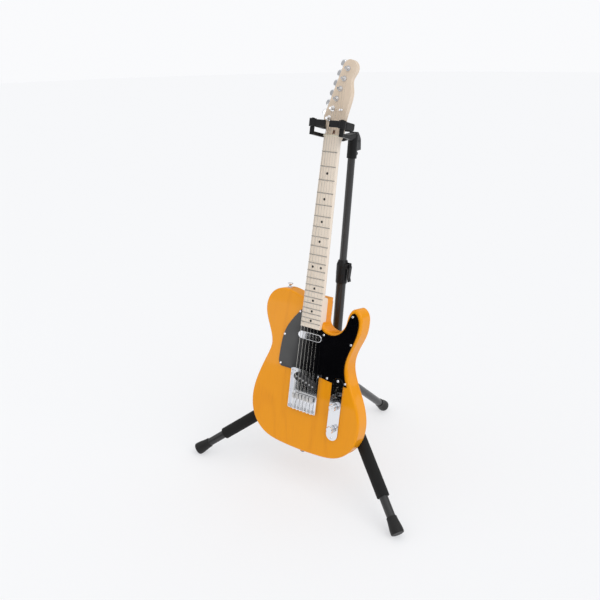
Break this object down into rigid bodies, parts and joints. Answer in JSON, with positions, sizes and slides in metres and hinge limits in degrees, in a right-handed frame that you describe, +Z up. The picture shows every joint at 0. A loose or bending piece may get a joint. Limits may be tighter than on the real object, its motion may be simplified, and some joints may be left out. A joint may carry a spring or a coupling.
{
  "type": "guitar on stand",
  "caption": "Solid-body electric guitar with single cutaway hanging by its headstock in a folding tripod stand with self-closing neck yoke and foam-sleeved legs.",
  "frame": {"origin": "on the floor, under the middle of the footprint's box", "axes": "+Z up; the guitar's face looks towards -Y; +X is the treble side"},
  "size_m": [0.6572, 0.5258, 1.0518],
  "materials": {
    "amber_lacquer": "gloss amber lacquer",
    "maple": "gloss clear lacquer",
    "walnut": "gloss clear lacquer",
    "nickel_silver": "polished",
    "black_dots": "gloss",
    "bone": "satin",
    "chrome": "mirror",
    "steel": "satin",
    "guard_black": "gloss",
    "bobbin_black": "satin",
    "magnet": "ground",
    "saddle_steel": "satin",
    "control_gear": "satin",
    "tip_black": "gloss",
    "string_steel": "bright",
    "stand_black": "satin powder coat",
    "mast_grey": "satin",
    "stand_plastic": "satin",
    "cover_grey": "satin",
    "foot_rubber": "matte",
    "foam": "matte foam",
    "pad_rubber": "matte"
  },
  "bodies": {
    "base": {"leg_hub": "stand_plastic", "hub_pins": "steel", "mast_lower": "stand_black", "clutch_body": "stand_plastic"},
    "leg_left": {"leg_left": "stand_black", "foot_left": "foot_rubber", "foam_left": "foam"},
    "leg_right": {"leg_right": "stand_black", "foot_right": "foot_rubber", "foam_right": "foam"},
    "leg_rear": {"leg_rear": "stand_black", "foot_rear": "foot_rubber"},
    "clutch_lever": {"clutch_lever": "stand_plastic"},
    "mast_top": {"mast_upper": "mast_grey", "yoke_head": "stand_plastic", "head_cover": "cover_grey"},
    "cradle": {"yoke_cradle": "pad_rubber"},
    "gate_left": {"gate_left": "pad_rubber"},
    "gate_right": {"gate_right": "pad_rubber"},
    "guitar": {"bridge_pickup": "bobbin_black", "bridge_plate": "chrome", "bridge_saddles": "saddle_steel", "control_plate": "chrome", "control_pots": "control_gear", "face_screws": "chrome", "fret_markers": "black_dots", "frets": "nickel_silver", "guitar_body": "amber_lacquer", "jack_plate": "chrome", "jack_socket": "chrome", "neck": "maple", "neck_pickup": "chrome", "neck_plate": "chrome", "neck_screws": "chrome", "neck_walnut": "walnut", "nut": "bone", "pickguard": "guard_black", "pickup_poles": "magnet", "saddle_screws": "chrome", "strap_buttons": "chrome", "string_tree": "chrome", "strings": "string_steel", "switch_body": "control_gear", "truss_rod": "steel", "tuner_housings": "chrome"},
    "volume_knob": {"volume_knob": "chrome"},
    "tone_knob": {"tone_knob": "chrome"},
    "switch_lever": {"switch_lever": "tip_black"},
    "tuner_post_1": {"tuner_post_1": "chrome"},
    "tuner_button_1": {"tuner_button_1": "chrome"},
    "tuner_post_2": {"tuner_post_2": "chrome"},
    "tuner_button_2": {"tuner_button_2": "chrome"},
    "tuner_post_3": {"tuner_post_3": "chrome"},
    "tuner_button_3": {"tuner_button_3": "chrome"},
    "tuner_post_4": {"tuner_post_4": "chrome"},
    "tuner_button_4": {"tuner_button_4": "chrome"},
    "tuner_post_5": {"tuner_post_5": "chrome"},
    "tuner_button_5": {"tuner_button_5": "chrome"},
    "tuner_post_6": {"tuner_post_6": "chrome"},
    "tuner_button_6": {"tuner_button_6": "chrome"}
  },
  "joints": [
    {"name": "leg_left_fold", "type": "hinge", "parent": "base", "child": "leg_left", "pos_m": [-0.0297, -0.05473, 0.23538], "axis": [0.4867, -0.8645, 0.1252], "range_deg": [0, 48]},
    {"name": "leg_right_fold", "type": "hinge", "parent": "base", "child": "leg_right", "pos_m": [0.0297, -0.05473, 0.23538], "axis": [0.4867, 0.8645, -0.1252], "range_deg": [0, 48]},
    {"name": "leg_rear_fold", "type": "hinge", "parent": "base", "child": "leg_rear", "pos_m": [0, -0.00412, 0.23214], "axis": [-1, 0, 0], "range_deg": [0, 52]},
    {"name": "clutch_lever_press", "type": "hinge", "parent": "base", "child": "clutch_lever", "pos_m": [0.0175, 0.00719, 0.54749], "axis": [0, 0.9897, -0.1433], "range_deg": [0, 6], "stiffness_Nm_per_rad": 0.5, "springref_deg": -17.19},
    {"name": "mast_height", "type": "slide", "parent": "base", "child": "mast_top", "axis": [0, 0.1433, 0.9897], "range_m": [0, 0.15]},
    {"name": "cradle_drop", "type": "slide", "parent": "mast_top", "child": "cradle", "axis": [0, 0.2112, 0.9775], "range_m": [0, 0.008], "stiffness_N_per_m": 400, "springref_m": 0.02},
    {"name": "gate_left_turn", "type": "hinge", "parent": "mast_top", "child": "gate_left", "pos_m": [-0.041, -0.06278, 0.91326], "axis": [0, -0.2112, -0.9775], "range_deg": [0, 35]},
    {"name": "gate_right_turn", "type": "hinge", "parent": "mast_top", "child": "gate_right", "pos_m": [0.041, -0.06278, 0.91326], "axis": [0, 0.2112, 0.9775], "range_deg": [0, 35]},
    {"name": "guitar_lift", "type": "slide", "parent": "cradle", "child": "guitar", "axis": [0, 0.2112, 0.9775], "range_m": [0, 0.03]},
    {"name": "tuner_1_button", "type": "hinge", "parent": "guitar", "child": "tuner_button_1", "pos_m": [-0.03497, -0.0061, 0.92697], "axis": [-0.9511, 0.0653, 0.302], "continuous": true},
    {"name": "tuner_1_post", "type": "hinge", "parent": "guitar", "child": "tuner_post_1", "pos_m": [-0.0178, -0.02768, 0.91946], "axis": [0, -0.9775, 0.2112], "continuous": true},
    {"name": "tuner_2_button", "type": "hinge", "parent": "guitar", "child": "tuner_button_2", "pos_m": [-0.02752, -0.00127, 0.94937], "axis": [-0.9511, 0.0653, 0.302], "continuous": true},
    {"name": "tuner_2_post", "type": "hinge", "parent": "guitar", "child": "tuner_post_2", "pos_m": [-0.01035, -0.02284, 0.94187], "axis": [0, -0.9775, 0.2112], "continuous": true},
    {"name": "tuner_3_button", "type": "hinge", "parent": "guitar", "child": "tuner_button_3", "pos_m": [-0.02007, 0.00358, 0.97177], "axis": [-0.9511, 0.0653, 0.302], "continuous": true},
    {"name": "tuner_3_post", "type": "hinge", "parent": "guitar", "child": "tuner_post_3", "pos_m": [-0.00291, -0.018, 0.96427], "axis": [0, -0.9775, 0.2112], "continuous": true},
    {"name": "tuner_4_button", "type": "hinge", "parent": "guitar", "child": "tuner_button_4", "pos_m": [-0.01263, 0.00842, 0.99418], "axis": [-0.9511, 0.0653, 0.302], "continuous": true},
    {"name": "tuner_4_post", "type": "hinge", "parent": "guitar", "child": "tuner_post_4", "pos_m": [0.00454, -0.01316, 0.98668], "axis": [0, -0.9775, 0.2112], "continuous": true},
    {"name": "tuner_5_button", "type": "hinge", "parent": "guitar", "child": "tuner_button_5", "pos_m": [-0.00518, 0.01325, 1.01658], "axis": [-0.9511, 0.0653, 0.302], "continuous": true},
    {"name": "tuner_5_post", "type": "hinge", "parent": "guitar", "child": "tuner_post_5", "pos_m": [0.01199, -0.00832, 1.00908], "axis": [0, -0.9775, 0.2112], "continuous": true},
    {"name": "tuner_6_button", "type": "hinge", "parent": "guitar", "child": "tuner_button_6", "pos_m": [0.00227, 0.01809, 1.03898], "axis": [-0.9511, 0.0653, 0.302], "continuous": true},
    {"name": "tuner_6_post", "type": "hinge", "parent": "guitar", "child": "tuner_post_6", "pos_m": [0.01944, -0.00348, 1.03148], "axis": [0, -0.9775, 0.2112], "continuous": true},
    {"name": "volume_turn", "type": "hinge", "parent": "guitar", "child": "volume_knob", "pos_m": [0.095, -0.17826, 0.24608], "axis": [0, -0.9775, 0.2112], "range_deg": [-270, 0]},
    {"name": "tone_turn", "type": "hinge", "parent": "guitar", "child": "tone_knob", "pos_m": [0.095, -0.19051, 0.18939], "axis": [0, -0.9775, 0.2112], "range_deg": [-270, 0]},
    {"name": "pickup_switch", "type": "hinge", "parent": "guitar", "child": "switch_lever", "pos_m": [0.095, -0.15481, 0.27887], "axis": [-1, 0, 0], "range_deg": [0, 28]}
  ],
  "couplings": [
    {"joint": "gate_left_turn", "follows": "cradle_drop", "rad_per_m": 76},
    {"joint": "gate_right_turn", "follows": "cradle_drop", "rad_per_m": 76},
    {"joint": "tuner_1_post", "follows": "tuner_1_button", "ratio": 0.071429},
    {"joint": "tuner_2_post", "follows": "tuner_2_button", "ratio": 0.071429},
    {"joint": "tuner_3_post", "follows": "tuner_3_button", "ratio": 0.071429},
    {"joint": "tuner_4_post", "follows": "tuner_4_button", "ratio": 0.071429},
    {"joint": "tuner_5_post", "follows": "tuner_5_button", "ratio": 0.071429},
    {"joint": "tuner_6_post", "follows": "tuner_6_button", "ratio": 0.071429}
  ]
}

■ ■ ■ ■ ■ ■ ■

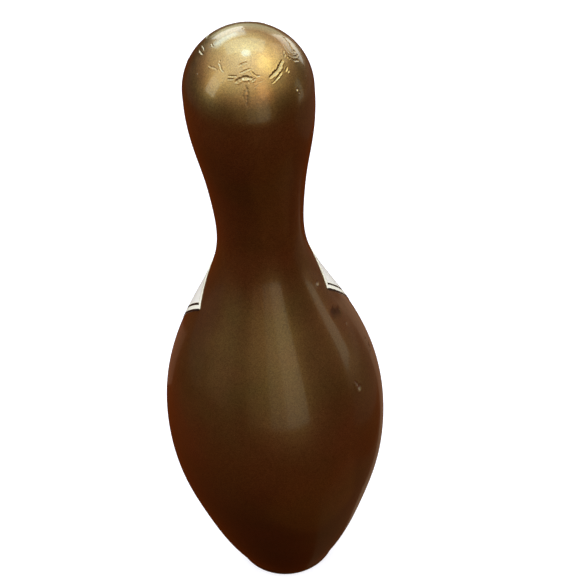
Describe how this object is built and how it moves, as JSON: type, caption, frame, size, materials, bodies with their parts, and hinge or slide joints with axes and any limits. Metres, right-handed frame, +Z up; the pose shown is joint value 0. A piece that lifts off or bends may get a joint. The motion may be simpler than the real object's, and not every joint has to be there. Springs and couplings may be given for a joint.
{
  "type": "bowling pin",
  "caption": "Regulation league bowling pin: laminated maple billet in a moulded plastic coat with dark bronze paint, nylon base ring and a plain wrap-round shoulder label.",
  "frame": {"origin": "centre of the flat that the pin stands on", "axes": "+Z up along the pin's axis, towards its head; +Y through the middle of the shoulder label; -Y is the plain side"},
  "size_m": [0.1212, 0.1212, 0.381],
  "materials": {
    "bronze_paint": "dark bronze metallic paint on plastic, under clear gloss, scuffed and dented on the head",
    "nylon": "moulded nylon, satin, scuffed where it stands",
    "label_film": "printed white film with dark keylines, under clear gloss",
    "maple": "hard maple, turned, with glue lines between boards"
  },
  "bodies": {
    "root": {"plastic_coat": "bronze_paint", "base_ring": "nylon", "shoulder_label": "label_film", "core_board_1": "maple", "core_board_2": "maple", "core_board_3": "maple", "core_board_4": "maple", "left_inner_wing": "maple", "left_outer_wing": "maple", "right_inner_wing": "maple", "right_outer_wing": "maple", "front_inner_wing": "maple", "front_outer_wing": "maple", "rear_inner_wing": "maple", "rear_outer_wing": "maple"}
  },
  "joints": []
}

■ ■ ■ ■ ■ ■ ■

Scan the records for the string "axes". Copy each line in which it appears.

• _EXERCISE ANSWER_
  "frame": {"origin": "on the floor, under the middle of the footprint's box", "axes": "+Z up; the guitar's face looks towards -Y; +X is the treble side"},
Describe how this object is built and how it moves, as JSON: type, caption, frame, size, materials, bodies with their parts, and hinge or slide joints with axes and any limits. Metres, right-handed frame, +Z up; the pose shown is joint value 0. A piece that lifts off or bends may get a joint. The motion may be simpler than the real object's, and not every joint has to be there. Springs and couplings may be given for a joint.
  "frame": {"origin": "centre of the flat that the pin stands on", "axes": "+Z up along the pin's axis, towards its head; +Y through the middle of the shoulder label; -Y is the plain side"},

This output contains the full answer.